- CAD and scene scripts
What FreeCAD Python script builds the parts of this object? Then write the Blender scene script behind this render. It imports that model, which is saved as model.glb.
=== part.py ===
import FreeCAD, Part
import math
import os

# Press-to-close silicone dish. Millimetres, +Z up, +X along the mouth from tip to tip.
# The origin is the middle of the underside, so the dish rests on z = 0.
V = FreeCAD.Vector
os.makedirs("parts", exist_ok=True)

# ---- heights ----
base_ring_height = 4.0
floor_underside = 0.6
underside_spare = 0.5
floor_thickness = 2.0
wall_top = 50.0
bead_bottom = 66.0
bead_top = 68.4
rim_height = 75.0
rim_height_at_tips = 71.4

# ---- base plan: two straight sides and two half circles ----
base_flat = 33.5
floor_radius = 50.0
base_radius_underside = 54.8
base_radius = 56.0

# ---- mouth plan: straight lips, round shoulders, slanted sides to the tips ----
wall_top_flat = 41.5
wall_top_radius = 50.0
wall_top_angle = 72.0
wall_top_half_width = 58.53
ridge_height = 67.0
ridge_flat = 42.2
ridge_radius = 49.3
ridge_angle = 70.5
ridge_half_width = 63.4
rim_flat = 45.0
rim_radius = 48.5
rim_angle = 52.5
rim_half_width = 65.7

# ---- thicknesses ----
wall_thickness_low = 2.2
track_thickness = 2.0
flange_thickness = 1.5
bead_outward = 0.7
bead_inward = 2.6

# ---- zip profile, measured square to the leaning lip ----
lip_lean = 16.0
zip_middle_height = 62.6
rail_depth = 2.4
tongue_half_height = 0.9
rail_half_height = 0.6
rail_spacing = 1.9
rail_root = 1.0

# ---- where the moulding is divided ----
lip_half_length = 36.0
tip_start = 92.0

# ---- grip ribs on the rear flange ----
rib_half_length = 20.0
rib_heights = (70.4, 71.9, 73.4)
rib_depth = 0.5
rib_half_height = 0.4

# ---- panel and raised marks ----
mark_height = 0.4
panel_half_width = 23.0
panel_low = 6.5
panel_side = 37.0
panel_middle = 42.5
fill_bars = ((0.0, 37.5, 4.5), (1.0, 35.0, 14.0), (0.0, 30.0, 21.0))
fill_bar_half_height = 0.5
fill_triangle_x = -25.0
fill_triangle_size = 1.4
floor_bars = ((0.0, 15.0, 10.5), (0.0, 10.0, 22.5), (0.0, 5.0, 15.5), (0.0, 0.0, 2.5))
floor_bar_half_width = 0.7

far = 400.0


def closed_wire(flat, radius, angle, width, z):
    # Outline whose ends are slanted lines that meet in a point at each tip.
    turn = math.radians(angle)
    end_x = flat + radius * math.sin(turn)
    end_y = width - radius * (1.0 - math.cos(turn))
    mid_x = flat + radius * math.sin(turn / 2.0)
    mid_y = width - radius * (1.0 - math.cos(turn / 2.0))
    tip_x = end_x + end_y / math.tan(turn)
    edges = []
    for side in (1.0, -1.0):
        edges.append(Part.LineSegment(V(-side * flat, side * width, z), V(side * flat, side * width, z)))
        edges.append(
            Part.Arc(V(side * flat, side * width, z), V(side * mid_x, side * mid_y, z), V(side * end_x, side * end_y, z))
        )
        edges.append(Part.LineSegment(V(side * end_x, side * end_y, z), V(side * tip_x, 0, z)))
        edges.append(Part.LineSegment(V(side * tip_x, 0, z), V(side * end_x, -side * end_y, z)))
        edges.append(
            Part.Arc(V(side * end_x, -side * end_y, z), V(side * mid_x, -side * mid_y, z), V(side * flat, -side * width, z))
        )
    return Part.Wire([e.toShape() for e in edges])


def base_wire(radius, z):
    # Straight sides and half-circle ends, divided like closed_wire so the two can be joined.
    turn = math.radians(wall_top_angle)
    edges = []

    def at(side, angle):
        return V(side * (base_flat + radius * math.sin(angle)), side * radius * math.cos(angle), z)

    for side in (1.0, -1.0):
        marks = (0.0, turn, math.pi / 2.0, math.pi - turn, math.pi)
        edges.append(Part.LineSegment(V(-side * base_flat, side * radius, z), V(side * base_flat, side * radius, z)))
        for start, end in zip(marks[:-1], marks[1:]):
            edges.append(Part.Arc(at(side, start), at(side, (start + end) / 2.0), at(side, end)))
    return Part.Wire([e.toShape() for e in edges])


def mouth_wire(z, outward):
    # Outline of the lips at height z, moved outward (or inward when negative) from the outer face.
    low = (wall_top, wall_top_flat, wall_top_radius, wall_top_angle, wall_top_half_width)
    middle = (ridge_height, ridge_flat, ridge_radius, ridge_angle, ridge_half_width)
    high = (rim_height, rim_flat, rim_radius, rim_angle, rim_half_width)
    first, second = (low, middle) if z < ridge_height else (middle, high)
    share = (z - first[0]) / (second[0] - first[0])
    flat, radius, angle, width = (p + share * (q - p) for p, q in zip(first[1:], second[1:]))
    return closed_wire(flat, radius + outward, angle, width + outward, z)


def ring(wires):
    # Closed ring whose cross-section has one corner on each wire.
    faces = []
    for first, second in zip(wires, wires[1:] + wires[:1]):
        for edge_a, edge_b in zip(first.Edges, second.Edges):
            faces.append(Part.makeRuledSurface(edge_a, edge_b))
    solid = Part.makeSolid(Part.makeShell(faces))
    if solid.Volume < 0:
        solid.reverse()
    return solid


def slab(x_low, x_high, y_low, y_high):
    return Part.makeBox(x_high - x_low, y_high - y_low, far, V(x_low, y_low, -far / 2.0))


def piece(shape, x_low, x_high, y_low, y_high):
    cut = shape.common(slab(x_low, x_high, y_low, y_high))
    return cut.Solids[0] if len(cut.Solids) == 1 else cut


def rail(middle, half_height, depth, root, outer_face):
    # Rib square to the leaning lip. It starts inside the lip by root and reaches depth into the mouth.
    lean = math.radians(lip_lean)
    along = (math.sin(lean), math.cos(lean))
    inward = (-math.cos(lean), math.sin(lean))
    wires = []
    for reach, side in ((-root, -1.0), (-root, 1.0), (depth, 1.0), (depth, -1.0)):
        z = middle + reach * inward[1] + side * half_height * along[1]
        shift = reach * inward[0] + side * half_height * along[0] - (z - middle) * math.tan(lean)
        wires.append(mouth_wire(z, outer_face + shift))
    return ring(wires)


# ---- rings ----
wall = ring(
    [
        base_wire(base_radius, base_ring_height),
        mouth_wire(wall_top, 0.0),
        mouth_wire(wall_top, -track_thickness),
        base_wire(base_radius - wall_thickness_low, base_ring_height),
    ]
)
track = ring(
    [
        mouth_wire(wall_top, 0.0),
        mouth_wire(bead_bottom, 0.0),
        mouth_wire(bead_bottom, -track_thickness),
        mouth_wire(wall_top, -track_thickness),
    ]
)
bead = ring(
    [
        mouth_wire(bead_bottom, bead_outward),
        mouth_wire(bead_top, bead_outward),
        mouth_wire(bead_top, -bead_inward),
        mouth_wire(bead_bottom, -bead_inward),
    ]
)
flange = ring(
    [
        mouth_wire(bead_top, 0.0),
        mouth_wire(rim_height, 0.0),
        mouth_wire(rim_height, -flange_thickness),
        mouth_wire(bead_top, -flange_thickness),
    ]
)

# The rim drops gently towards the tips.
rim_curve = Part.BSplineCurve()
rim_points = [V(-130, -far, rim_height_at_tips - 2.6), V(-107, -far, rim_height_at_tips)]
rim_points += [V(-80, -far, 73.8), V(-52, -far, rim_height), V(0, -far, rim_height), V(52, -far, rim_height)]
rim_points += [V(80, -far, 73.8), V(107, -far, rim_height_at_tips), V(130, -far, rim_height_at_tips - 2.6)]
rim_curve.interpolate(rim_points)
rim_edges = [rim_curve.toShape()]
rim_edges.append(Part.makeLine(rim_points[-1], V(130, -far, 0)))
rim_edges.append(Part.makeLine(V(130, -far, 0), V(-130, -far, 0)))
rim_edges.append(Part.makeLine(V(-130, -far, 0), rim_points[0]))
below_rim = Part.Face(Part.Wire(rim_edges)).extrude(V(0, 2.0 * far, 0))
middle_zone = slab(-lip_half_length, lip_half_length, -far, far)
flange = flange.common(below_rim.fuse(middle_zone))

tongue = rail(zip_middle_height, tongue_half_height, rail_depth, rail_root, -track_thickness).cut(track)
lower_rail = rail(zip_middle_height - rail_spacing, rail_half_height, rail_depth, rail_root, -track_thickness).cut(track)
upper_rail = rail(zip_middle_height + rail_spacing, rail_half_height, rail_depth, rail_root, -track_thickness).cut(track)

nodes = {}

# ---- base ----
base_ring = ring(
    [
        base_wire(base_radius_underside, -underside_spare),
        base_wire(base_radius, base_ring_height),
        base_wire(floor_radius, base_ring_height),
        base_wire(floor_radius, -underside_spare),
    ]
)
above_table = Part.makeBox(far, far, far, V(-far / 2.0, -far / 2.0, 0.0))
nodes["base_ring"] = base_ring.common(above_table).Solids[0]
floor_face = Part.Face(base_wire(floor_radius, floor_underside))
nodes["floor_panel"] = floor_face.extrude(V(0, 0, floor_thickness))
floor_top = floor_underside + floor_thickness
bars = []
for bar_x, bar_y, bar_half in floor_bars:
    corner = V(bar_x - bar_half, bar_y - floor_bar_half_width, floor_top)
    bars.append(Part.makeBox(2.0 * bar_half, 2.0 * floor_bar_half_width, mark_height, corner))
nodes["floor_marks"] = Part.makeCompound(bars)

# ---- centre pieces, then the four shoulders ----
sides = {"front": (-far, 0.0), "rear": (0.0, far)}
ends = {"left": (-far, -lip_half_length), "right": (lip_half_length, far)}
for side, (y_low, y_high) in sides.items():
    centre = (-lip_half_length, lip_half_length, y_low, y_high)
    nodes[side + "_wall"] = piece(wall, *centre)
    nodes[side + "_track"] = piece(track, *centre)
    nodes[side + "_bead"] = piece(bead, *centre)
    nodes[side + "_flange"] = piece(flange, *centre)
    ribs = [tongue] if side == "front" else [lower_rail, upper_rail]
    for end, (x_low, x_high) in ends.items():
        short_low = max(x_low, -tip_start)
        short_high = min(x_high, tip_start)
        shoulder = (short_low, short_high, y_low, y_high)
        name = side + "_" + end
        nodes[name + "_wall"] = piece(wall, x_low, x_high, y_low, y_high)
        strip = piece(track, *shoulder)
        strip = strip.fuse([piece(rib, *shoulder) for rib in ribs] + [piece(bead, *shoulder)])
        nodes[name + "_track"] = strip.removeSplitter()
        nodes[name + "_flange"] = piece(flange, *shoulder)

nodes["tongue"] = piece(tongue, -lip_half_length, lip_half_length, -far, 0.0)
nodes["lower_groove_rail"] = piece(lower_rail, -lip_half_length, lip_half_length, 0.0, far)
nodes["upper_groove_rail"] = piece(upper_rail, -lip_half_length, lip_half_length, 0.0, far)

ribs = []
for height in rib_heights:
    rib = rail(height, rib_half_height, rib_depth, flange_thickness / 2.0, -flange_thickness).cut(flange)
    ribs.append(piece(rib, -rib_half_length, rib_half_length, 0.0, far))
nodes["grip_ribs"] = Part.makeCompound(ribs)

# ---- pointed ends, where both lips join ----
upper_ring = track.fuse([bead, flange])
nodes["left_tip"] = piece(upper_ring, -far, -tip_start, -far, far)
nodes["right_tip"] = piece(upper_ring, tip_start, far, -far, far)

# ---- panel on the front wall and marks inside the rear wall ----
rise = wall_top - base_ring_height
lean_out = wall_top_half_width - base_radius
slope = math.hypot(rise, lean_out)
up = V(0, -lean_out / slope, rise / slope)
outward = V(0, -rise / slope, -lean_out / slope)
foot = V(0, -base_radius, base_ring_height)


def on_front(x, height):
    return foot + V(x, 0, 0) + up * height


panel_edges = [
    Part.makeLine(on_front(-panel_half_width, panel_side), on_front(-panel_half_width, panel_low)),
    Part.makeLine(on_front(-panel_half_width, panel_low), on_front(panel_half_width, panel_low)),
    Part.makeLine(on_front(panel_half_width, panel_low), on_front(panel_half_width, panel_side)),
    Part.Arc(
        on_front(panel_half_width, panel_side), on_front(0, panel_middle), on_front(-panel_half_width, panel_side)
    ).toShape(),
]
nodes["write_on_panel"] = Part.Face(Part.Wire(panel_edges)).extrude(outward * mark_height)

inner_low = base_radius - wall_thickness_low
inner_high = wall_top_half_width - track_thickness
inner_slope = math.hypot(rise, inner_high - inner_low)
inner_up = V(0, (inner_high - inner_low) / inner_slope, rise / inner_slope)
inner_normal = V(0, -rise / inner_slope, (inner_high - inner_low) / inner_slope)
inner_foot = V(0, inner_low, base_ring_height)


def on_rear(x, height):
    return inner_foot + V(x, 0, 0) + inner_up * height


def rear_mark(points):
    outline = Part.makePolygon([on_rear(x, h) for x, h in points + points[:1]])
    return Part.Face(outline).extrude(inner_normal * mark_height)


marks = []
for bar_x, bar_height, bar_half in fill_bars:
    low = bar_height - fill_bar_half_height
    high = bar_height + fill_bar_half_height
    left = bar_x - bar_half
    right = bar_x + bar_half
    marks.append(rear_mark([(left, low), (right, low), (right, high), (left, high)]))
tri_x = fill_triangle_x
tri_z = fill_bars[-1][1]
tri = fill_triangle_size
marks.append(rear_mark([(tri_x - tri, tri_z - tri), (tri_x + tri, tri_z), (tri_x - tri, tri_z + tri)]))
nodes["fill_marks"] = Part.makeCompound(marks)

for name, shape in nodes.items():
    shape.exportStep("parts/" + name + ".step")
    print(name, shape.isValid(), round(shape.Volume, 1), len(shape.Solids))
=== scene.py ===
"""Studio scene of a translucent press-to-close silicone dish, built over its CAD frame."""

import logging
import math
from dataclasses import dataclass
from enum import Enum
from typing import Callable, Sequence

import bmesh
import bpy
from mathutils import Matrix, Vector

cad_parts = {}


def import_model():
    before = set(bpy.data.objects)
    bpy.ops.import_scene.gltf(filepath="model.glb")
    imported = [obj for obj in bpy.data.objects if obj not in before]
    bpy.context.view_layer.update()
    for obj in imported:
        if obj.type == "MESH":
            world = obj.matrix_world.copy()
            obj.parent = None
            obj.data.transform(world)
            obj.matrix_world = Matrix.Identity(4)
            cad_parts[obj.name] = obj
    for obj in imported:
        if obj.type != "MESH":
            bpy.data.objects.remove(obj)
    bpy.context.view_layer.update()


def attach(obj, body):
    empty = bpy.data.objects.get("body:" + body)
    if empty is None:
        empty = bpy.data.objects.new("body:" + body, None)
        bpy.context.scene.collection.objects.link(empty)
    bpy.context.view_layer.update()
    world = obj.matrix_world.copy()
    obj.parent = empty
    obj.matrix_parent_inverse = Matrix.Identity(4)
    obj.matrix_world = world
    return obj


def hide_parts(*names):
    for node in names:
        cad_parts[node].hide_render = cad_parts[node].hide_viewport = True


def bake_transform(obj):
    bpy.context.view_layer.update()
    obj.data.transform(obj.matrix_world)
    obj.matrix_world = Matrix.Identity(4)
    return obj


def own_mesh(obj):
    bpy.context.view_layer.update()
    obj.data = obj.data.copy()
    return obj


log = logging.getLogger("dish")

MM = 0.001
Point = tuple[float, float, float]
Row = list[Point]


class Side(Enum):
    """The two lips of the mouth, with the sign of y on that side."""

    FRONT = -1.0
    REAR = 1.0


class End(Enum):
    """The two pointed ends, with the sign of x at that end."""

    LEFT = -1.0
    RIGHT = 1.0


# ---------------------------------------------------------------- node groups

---

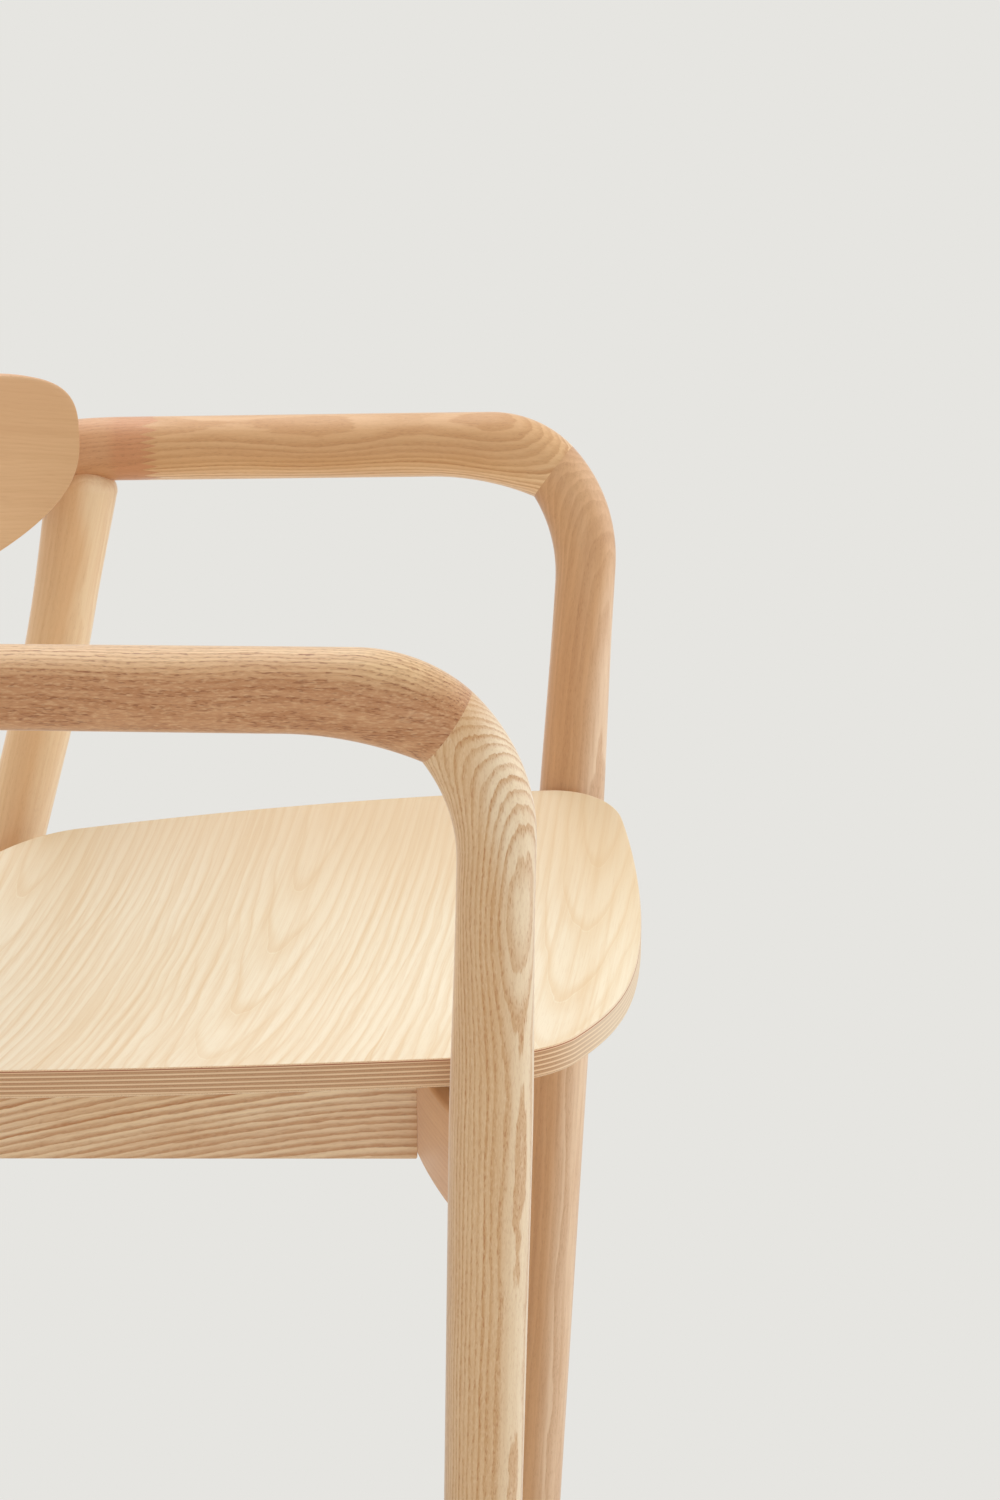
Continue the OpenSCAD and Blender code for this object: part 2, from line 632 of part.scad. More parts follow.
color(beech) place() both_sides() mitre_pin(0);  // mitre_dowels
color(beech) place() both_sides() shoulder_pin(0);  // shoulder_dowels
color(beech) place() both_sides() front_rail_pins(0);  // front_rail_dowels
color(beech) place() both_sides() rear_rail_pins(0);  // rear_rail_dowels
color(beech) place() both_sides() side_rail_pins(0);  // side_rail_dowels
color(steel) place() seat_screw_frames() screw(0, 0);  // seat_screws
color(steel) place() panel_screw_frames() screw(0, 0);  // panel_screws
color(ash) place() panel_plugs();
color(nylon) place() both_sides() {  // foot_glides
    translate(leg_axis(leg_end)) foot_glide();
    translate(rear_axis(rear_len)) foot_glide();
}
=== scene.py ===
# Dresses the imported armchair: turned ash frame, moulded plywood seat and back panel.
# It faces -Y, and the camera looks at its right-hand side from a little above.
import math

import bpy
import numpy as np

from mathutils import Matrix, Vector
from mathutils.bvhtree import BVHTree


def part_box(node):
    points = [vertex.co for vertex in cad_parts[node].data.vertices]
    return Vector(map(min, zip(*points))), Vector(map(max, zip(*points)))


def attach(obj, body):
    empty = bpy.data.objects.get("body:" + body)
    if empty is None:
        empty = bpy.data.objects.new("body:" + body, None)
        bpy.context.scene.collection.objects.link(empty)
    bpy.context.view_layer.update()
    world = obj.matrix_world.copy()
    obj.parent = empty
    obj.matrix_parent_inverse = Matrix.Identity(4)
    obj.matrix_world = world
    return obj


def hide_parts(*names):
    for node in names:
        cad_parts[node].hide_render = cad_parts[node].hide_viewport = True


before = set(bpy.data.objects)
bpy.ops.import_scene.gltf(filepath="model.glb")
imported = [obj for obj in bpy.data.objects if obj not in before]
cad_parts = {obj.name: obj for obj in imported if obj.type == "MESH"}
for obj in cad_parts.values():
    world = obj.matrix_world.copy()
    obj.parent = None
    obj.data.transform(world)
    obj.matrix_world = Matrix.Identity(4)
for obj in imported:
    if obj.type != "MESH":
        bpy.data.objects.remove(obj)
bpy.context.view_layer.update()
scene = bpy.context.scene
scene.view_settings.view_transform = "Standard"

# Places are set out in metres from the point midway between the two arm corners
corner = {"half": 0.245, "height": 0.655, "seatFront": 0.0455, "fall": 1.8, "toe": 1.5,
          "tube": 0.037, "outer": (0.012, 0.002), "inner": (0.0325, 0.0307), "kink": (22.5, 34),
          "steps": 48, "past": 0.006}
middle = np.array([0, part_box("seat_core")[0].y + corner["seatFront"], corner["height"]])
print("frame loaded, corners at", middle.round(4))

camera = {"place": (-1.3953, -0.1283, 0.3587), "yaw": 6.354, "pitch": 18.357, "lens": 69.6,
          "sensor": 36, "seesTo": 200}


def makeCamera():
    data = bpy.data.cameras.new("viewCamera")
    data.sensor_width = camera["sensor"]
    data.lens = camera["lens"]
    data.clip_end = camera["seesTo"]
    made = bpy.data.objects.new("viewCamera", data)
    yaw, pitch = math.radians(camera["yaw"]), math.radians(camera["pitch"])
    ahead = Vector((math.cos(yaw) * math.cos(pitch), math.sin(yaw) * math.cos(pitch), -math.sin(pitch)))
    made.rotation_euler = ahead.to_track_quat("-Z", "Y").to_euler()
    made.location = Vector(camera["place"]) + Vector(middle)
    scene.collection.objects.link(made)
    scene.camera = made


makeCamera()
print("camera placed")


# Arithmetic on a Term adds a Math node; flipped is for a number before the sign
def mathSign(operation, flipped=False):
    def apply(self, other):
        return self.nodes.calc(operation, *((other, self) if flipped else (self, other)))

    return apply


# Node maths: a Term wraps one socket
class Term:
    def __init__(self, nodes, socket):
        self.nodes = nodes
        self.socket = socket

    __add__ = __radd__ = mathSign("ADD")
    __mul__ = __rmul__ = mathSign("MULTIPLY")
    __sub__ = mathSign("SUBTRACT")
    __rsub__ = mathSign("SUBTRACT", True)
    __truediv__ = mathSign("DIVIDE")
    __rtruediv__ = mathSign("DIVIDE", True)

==

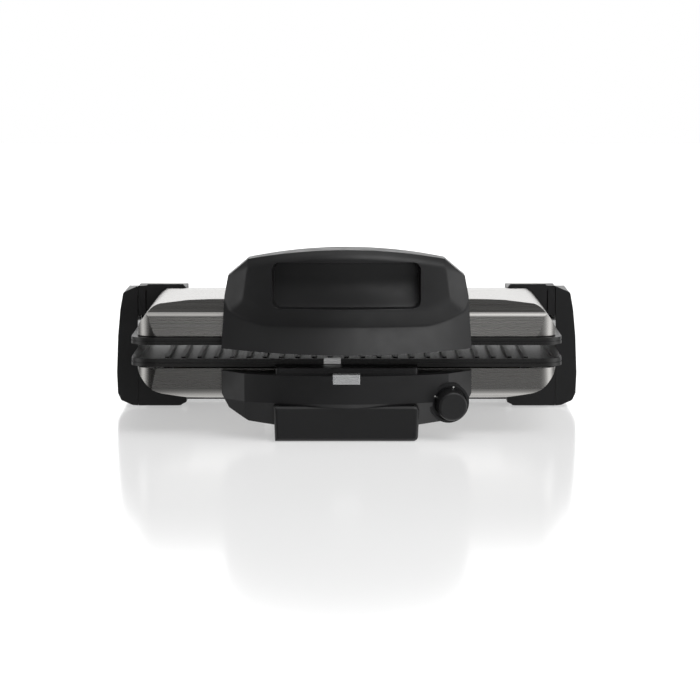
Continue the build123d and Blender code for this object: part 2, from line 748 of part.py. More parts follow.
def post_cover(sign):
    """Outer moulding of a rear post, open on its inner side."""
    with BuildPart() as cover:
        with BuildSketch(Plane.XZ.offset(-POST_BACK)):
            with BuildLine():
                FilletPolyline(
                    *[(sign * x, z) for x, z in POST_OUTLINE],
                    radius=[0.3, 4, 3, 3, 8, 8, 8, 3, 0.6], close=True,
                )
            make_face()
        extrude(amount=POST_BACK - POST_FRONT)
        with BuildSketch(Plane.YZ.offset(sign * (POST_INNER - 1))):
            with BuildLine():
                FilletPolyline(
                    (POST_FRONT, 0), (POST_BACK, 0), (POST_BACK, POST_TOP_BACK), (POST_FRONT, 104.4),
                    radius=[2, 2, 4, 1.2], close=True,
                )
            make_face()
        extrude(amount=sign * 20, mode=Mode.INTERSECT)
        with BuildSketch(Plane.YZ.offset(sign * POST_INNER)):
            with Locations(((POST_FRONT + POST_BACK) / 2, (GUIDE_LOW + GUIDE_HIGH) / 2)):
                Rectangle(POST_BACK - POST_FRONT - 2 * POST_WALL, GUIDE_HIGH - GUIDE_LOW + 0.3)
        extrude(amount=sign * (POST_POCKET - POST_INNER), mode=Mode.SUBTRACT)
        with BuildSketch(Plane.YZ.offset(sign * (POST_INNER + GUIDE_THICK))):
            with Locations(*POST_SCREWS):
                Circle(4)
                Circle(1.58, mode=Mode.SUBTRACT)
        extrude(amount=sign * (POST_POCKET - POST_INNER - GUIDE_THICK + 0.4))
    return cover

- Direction
All lines above from the one containing "color(beech) place() both_sides() rear_rail_pins(0);" to the one containing "zip(*points))), Vector(map(max, zip(*points)))" must be repeated exactly, both lines included, and no others.

- The reply
color(beech) place() both_sides() rear_rail_pins(0);  // rear_rail_dowels
color(beech) place() both_sides() side_rail_pins(0);  // side_rail_dowels
color(steel) place() seat_screw_frames() screw(0, 0);  // seat_screws
color(steel) place() panel_screw_frames() screw(0, 0);  // panel_screws
color(ash) place() panel_plugs();
color(nylon) place() both_sides() {  // foot_glides
    translate(leg_axis(leg_end)) foot_glide();
    translate(rear_axis(rear_len)) foot_glide();
}
=== scene.py ===
# Dresses the imported armchair: turned ash frame, moulded plywood seat and back panel.
# It faces -Y, and the camera looks at its right-hand side from a little above.
import math

import bpy
import numpy as np

from mathutils import Matrix, Vector
from mathutils.bvhtree import BVHTree


def part_box(node):
    points = [vertex.co for vertex in cad_parts[node].data.vertices]
    return Vector(map(min, zip(*points))), Vector(map(max, zip(*points)))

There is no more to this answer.